Первым вызов экспериментаторам бросил Белл. Предлагая проверить свое неравенство, он написал в 1964 году, что “не надо напрягать воображение, чтобы представить себе, как выполнить необходимые измерения”45. Но дело обстояло так же, как с Густавом Кирхгофом и его абсолютно черным телом за сто лет до того. Теоретику легче “представить” себе эксперимент, чем его коллеге-экспериментатору реализовать его. Прошло пять лет, и в 1969 году Белл получил письмо от молодого физика, работавшего в Беркли. Двадцатишестилетний Джон Клаузер сообщал, что он с коллегами разработал эксперимент для проверки неравенства Белла.

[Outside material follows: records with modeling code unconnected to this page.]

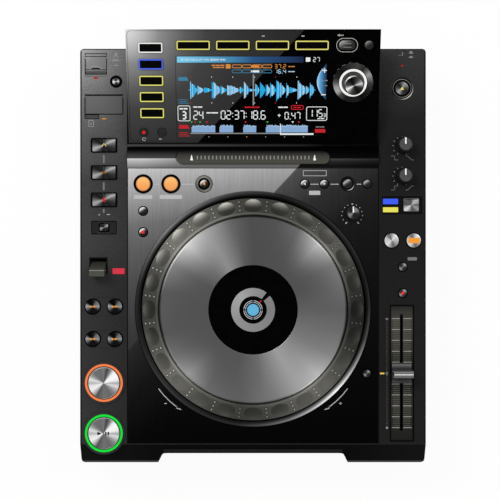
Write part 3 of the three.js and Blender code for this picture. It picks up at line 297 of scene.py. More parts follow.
def roundSlab(bm, width, depth, radius, bottom, top, bevel=0.2, material=0, x=0, y=0):
    rings = [roundRect(width, depth, radius, bottom, x, y), roundRect(width, depth, radius, top - bevel, x, y)]
    for turn in (30, 60, 90):
        inset = bevel * (1 - math.cos(math.radians(turn)))
        height = top - bevel + bevel * math.sin(math.radians(turn))
        rings.append(
            roundRect(width - inset * 2, depth - inset * 2, max(radius - inset, 0.02), height, x, y)
        )
    return loft(bm, rings, material)


def frameSlab(bm, width, depth, radius, border, bottom, top, material=0, x=0, y=0):
    # a border of one width round a rectangle with round corners
    inner = (width - border * 2, depth - border * 2, max(radius - border, 0.05))
    rings = [
        roundRect(*inner, bottom, x, y), roundRect(width, depth, radius, bottom, x, y),
        roundRect(width, depth, radius, top, x, y), roundRect(*inner, top, x, y),
    ]
    return loft(bm, rings, material, True)


def bar(bm, path, width, bottom=-0.02, top=0.05, material=0, closed=False):
    # a thin ribbon of one width along a path
    count = len(path)
    rings = []
    for index, (x, y) in enumerate(path):
        before = path[index - 1] if index or closed else path[0]
        after = path[(index + 1) % count] if index < count - 1 or closed else path[-1]
        along = Vector((after[0] - before[0], after[1] - before[1])).normalized()
        acrossX, acrossY = -along.y * width / 2, along.x * width / 2
        rings.append([
            Vector((x + acrossX, y + acrossY, bottom)), Vector((x - acrossX, y - acrossY, bottom)),
            Vector((x - acrossX, y - acrossY, top)), Vector((x + acrossX, y + acrossY, top)),
        ])
    return loft(bm, rings, material, closed)


def blot(bm, outline, bottom=-0.02, top=0.05, material=0):
    # a flat printed shape
    return loft(bm, [[Vector((x, y, z)) for x, y in outline] for z in (bottom, top)], material)


def arcPath(radius, fromAngle, toAngle, steps=24, x=0, y=0):
    angles = [math.radians(fromAngle + (toAngle - fromAngle) * step / steps) for step in range(steps + 1)]
    return [(x + radius * math.cos(a), y + radius * math.sin(a)) for a in angles]


def makePiece(
    name, bm, materials, body="player", replaced=(), place=(0, 0, 0), tilt=0.0, sharp=34
):
    bmesh.ops.recalc_face_normals(bm, faces=bm.faces)
    bm.transform(Matrix.Scale(mm, 4))
    mesh = bpy.data.meshes.new(name)
    bm.to_mesh(mesh)
    bm.free()
    for material in materials:
        mesh.materials.append(material)
    mesh.shade_smooth()
    mesh.set_sharp_from_angle(angle=math.radians(sharp))
    piece = bpy.data.objects.new(name, mesh)
    scene.collection.objects.link(piece)
    piece.location = [value * mm for value in place]
    piece.rotation_euler.x = tilt
    weighted = piece.modifiers.new("weightedNormals", "WEIGHTED_NORMAL")
    weighted.keep_sharp = True
    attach(piece, body)
    if replaced:
        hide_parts(*replaced)
    return piece


def pieceName(node):
    words = node.split("_")
    return words[0] + "".join(word.capitalize() for word in words[1:])


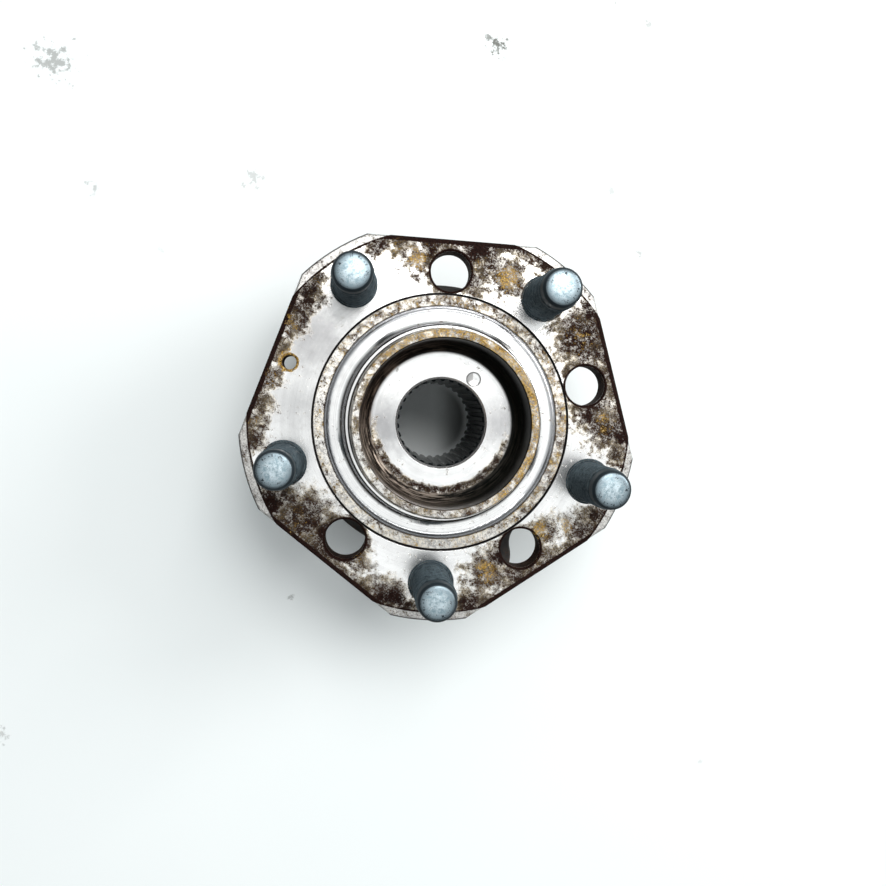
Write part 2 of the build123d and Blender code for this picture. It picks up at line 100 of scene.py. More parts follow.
class Shader:
    """Node tree of a material or world, with short ways to add and join its nodes."""

    def __init__(self, owner):
        owner.use_nodes = True
        self.tree = owner.node_tree

    def put(self, socket, value):
        if isinstance(value, Value):
            self.tree.links.new(value.socket, socket)
        elif socket.type == "RGBA":
            socket.default_value = (*value, 1.0)
        else:
            socket.default_value = value

    def add(self, kind, inputs, output=0, **settings):
        node = self.tree.nodes.new(kind)
        for key, value in settings.items():
            setattr(node, key, value)
        for key, value in inputs.items():
            self.put(node.inputs[key], value)
        return Value(self, node.outputs[output])

    def math(self, operation, *values):
        return self.add("ShaderNodeMath", dict(enumerate(values)), operation=operation)

    def step(self, value, start, end, low=0.0, high=1.0):
        """Smooth step of a value: low up to start, high from end."""
        inputs = {"Value": value, "From Min": start, "From Max": end, "To Min": low, "To Max": high}
        return self.add("ShaderNodeMapRange", inputs, interpolation_type="SMOOTHSTEP")

    def band(self, value, start, end, soft=0.15):
        """1 between start and end, and 0 outside them."""
        rise = self.step(value, start - soft, start + soft)
        return rise * self.step(value, end - soft, end + soft, 1.0, 0.0)

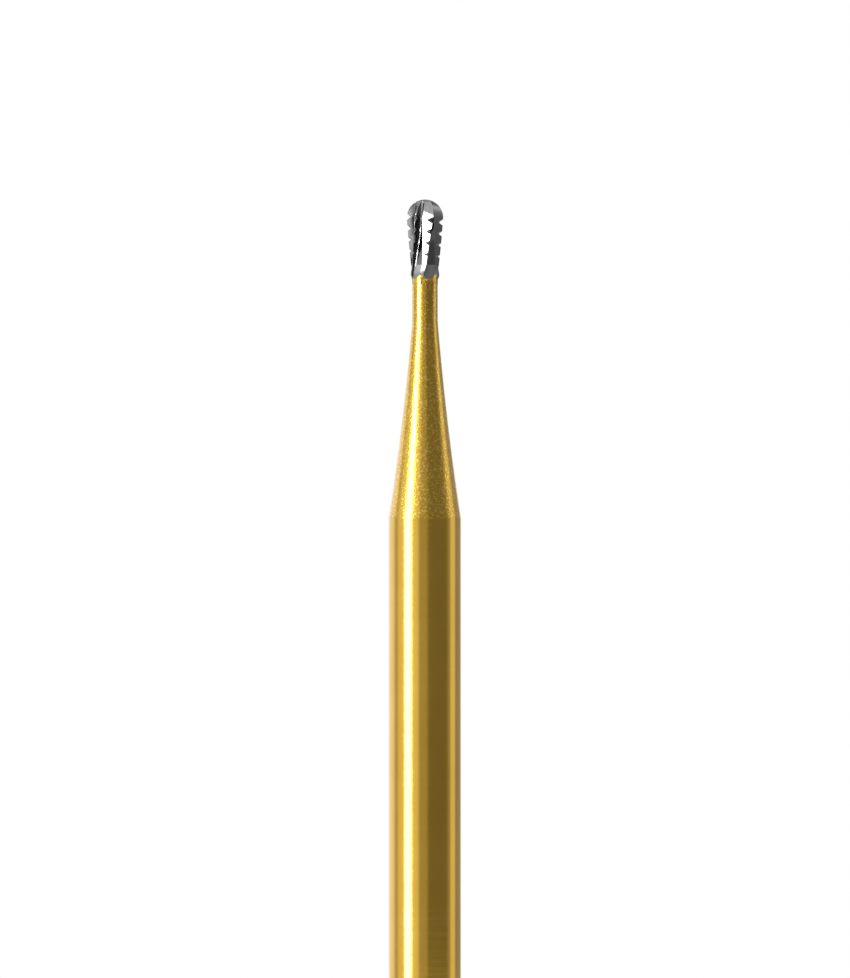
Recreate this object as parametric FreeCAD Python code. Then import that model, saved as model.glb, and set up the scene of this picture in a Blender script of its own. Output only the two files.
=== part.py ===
import FreeCAD, Part
import math
import os

# A friction grip dental bur, in millimetres. The axis is Z, the shank's flat end
# stands on Z = 0 and the cutting head points up. A round steel shank runs into a
# slender flared neck, and a small round ended carbide head with spiral blades is
# brazed face to face on the end of the neck.

# Shank and neck
overall_length = 19.0
shank_diameter = 1.60
shank_length = 12.0
end_chamfer = 0.15
neck_diameter = 0.57
neck_blend_radius = 2.2
flare_entry_angle = 4.9
slender_length = 0.73

# Head blank
head_diameter = 0.80
head_taper = 3.7
blade_length = 1.66
base_chamfer_height = 0.11
stub_length = 0.09

# Blades and the gullets between them
blade_count = 6
flute_lead = 16.7
front_edge_angle = -64.4
front_edge_depth = 0.54
margin_width = 0.016
rake_undercut_angle = 6.0
upper_floor_angle = 12.0
lower_floor_angle = 7.0
floor_facing_lag = 8.0
floor_facing_turn = 14.0
tip_cap_diameter = 0.36
upper_core_diameter = 0.41
core_rise_depth = 0.78
lower_core_diameter = 0.54
upper_knee_diameter = 0.52
lower_knee_diameter = 0.60
knee_lag_angle = 40.0
runout_depth = 1.44
runout_slope = 4.5
runout_twist = 30.0
runout_overrun = 0.03

# Crosscut: one left hand thread of small grooves across the blades
notch_pitch = 0.25
notch_rows = 4
first_notch_depth = 0.372
first_notch_blade = 4
notch_root_diameter = 0.61
notch_root_width = 0.012
notch_angle = 80.0
notch_lag_angle = 15.0

# Steps between the sections that each stretch of a gullet is drawn through
dome_steps = 7
parallel_steps = 2
rising_steps = 3

# Places that follow from the sizes above
shank_radius = shank_diameter / 2
neck_radius = neck_diameter / 2
head_radius = head_diameter / 2
neck_top_depth = blade_length + base_chamfer_height
joint_depth = neck_top_depth + stub_length
joint_height = overall_length - joint_depth
blade_step = 360.0 / blade_count
# Every tool's cross section reaches this far out, clear of the blank
tool_reach = head_diameter
# The smooth cap that the gullets leave at the tip ends at this angle off the axis
cap_turn = math.asin((tip_cap_diameter / 2 + margin_width) / head_radius)
cap_depth = head_radius * (1 - math.cos(cap_turn))


def polar(radius, angle, height=0.0):
    """A point at a radius and an angle in degrees round the axis."""
    turn = math.radians(angle)
    return FreeCAD.Vector(radius * math.cos(turn), radius * math.sin(turn), height)


def profile_point(radius, height):
    """A point of a half section, which lies in the XZ plane."""
    return FreeCAD.Vector(radius, 0, height)


def revolved(edges):
    """The solid that a closed half section sweeps round the Z axis."""
    face = Part.Face(Part.Wire(edges))
    return face.revolve(FreeCAD.Vector(0, 0, 0), FreeCAD.Vector(0, 0, 1), 360)


def height_at(depth):
    """The height of a level that lies this far below the tip."""
    return overall_length - depth


def make_shank():
    """Shank and neck in one turned piece, from the chamfered end up to the joint face."""
    blend_turn = math.radians(flare_entry_angle)
    slender_end = joint_height - slender_length
    end_centre = profile_point(0, 0)
    end_rim = profile_point(shank_radius - end_chamfer, 0)
    grip_start = profile_point(shank_radius, end_chamfer)
    shoulder = profile_point(shank_radius, shank_length)
    neck_start = profile_point(neck_radius, slender_end)
    neck_end = profile_point(neck_radius, joint_height)
    joint_centre = profile_point(0, joint_height)

    # The parallel neck rolls into the flare on a short arc
    def on_blend(turn):
        return profile_point(
            neck_radius + neck_blend_radius * (1 - math.cos(turn)),
            slender_end - neck_blend_radius * math.sin(turn),
        )

    blend_end = on_blend(blend_turn)
    blend = Part.Arc(neck_start, on_blend(blend_turn / 2), blend_end).toShape()

    # The flare leaves the arc in line with it and opens gently to the shoulder
    half_drop = (blend_end.z - shank_length) / 2
    bend = profile_point(
        blend_end.x + half_drop * math.tan(blend_turn), blend_end.z - half_drop
    )
    flare = Part.BezierCurve()
    flare.setPoles([shoulder, bend, blend_end])

    return revolved(
        [
            Part.makeLine(end_centre, end_rim),
            Part.makeLine(end_rim, grip_start),
            Part.makeLine(grip_start, shoulder),
            flare.toShape(),
            blend,
            Part.makeLine(neck_start, neck_end),
            Part.makeLine(neck_end, joint_centre),
            Part.makeLine(joint_centre, end_centre),
        ]
    )


# The dome runs a little past its widest circle, to where the taper is tangent to it
taper_turn = math.radians(head_taper)
dome_end_depth = head_radius * (1 + math.sin(taper_turn))
dome_end_radius = head_radius * math.cos(taper_turn)


def envelope_radius(depth):
    """Radius of the dome and taper that the blades' edges lie on."""
    if depth <= 0:
        return 0.0
    if depth < dome_end_depth:
        return math.sqrt(depth * (2 * head_radius - depth))
    return dome_end_radius - (depth - dome_end_depth) * math.tan(taper_turn)


def make_head_blank():
    """The round carbide blank: dome, taper, base chamfer and the stub of the neck."""
    base_radius = envelope_radius(blade_length)
    tip = profile_point(0, height_at(0))
    dome_middle_depth = head_radius * (1 - math.sin(math.radians(45)))
    dome_middle = profile_point(
        envelope_radius(dome_middle_depth), height_at(dome_middle_depth)
    )
    dome_end = profile_point(dome_end_radius, height_at(dome_end_depth))
    base = profile_point(base_radius, height_at(blade_length))
    neck_top = profile_point(neck_radius, height_at(neck_top_depth))
    stub_end = profile_point(neck_radius, joint_height)
    joint_centre = profile_point(0, joint_height)
    return revolved(
        [
            Part.Arc(tip, dome_middle, dome_end).toShape(),
            Part.makeLine(dome_end, base),
            Part.makeLine(base, neck_top),
            Part.makeLine(neck_top, stub_end),
            Part.makeLine(stub_end, joint_centre),
            Part.makeLine(joint_centre, tip),
        ]
    )


def edge_angle(blade, depth):
    """Angle of a blade's cutting edge: a right hand spiral that turns in at the run out."""
    turned_in = runout_twist * max(depth - runout_depth, 0.0)
    return (
        front_edge_angle
        + blade * blade_step
        - 360.0 * (depth - front_edge_depth) / flute_lead
        - turned_in
    )


def runout_lift(depth):
    """How far the wheel has lifted out of the gullet where it runs out at the base."""
    return max(depth - runout_depth, 0.0) * math.tan(math.radians(runout_slope))


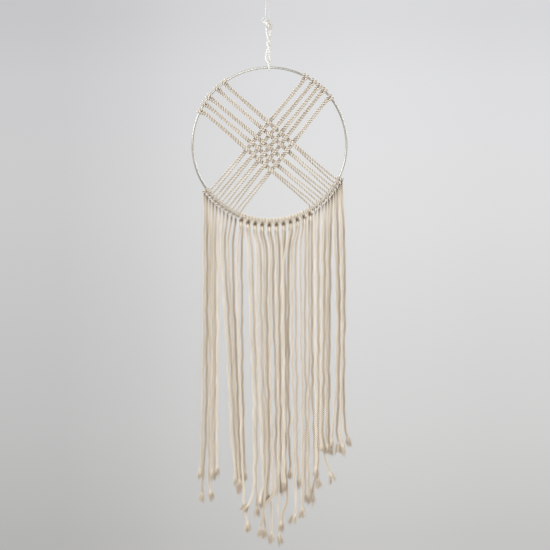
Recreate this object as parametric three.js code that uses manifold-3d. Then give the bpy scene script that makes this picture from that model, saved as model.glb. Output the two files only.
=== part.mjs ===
import * as THREE from "three";
import Module from "manifold-3d";

// A macrame hoop hanging: a metal hoop on a cotton hanger and a thread, ten doubled cotton cords
// woven across it and tied on its lower half, and a fringe of eleven more set between them.
// Millimetres, +Z up, the front faces -Y, and the origin is the point that the thread hangs from.

// Driving dimensions
const hoop_radius = 150.5;
const rod_diameter = 4;
const loose_cord_diameter = 4.8;
const web_cord_diameter = 4.4;
const knot_cord_diameter = 3.8;
const hitch_cord_diameter = 3.65;
const thread_diameter = 1.2;
const fit_gap = 0.35;
const swing_gap = 0.75;
const pivot_gap = 0.45;
const hitch_reach = 8.2;
const leg_spread = 2.65;
const weave_depth = 2.95;
const layer_depth = 3;
const twist_radius = 2.8;
const half_knot_length = 15;
const half_knot_start = 9.4;

// Places on the ring, in degrees from +X and up towards +Z
const upper_left_heads = [125.6, 132.8, 141.8, 147.9, 154.2];
const upper_right_heads = [62.2, 55.3, 49.7, 44.9, 37.6];
const left_hitch_first = -143.6;
const right_hitch_first = -55.7;
const hitch_pitch = 3.28;
const hitch_count = 10;
const fringe_first = -110.1;
const fringe_pitch = 5.03;
const fringe_count = 11;

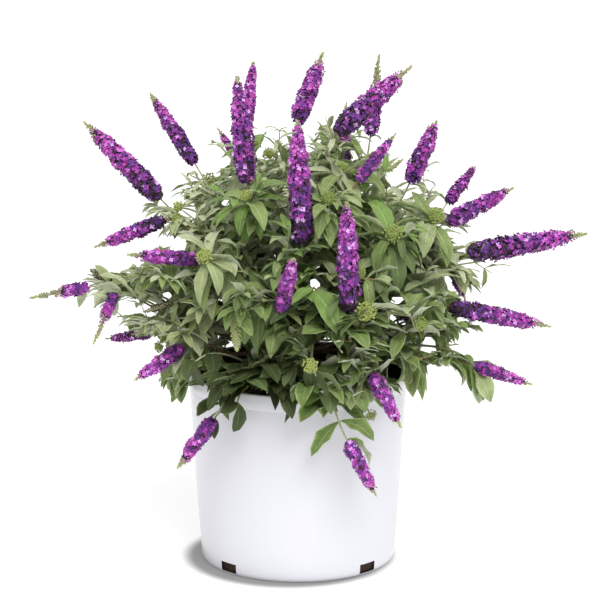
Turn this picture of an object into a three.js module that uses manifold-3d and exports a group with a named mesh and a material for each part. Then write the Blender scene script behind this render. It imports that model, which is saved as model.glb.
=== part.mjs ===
// A butterfly bush in flower, standing in its white nursery pot.
//
// Units are millimetres and degrees, +Z is up, and the front of the pot looks along -Y. The origin is the
// middle of the pot's underside. A short woody trunk stands in the potting soil. From its knuckle, called
// the heart here, slender boughs fan out, and each one carries one mass of foliage: a stem that forks into
// arching shoots, with leaves in crossed pairs, and at the shoots' ends either a flower head or a tuft of
// young leaves round a cluster of buds.
//
// The space round the heart is shared out among the masses as cones, so no mass reaches into another.

import * as THREE from 'three';
import { mergeVertices } from 'three/addons/utils/BufferGeometryUtils.js';
import Module from 'manifold-3d';

const wasm = await Module();
wasm.setup();

// ---------------------------------------------------------------- driving dimensions

const FIT_GAP = 0.3; // air between two pieces that rest on each other

const POT = {
  height: 245,
  rimRadius: 140,
  baseRadius: 122.5,
  wall: 2.4,
  floor: 3,
  baseEdge: 6, // rounding between the underside and the wall
  bandHeight: 20, // the thicker band under the rim
  bandProud: 1.4,
  sides: 40,
};
const SLOT = { count: 4, firstAzimuth: 45, width: 25, height: 12, bottom: 3.5, depth: 40 };
const SOIL = { wallHeight: 220, crownHeight: 226, crownRadius: 45, sides: 20 };

const HEART_HEIGHT = 262; // the knuckle that every bough springs from
const TRUNK = { top: 277, lean: 4, sides: 10 };
// radius of the trunk at each share of its height: root flare, neck, knuckle, blunt top
const TRUNK_PROFILE = [[0, 24], [0.08, 19.5], [0.25, 15.5], [0.45, 14], [0.68, 16.5], [0.88, 14.5], [1, 8]];

const BOUGH = { start: 6, reach: 80, baseRadius: 3.3, tipRadius: 2.4, arch: 5, sides: 5, segments: 2 };
const STEM = { share: 0.64, firstFork: 0.2, radius: 2.6 };
const SHOOT = { baseRadius: 1.9, tipRadius: 1.4, bends: [0.45, 0.6, 0.8, 1, 0.3, 0.15, 0], lowestEnd: -13 };
const NODE = 3.2; // length of the swelling on a twig that a leaf or a shoot grows out of

// half sizes of the leafy crown, and how far its middle lies above the heart
const CROWN = { halfWidth: 244, halfDepth: 238, halfHeight: 192, lift: 88 };
const SPACE_MARGIN = 0.4; // every solid keeps this far inside its own cone
const POT_MARGIN = 0.6; // and foliage this far off the pot

const LEAF = {
  length: 80,
  widthShare: 0.32,
  thicknessShare: 0.03,
  broadest: 0.36, // share of the length where the blade is broadest
  firstPair: 36, // distance along a shoot, or this share of a short one
  firstPairShare: 0.35,
  pairSpacing: 30,
  lastPair: 8, // distance short of the shoot's end
  lastPairSize: 0.85,
  shortest: 0.9, // share of the length that the shortest leaves have
  lengthSpread: 0.2,
  spread: 60, // angle between a leaf and its twig
  tuftSpread: 45,
  droop: 0.2,
};
// a leaf is tried at these shares of its size, turned round its twig, and closed in toward it
const LEAF_TRIES = [1, 0.82, 0.64].flatMap((size) => [
  [size, 0, 1], [size, 30, 1], [size, -30, 1], [size, 0, 0.5], [size, 60, 0.6], [size, -60, 0.6],
]);
const BUD = { length: 22, width: 13, broadest: 0.4 };
const HEAD_TRIES = [1, 0.85, 0.7];
const HEAD = { sides: 6, sunk: 3, clear: -1 };
// radius of a flower head, as a share of its greatest, at each share of its length
const HEAD_PROFILE = [[0, 0], [0.04, 0.68], [0.25, 1], [0.55, 0.86], [0.8, 0.42], [1, 0]];

const CROWN_SEED = 4100; // one stream of numbers per mass for its shoots
const LEAF_SEED = 9200; // and one for its leaves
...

Клаузер впервые узнал о неравенстве Белла двумя годами раньше, когда готовил диссертацию в Колумбийском университете в Нью-Йорке. Убежденный, что неравенство требует проверки, он отправился к своему профессору, но ему было ясно сказано, что “ни один уважающий себя экспериментатор не станет тратить время и силы на такие измерения”46. Эта реакция как нельзя лучше соответствовала фактически “всеобщему признанию квантовой теории, а копенгагенской интерпретации — ее Евангелием, — написал позднее Клаузер, — и одновременно неготовности хоть на йоту ставить под сомнение основы теории”47. Тем не менее к лету 1969 года Клаузер с помощью Михаэля Хорна, Авенира Шимони и Ричарда Холта такой эксперимент подготовил. Этому квартету пришлось изменить неравенство Белла так, что стало возможно проверить его в реальной, а не в оснащенной идеальными приборами воображаемой лаборатории.
Поиск работы после защиты диссертации привел Клаузера в Калифорнийский университет в Беркли, где ему пришлось заняться радиоастрономией. К счастью, когда он объяснил своему новому шефу, какой эксперимент он на самом деле хотел бы поставить, тот разрешил ему тратить на эту работу половину рабочего времени. Нашелся аспирант, Стюарт Фридман, согласившийся помочь. В эксперименте Клаузера и Фридмана вместо электронов используется пара перепутанных фотонов.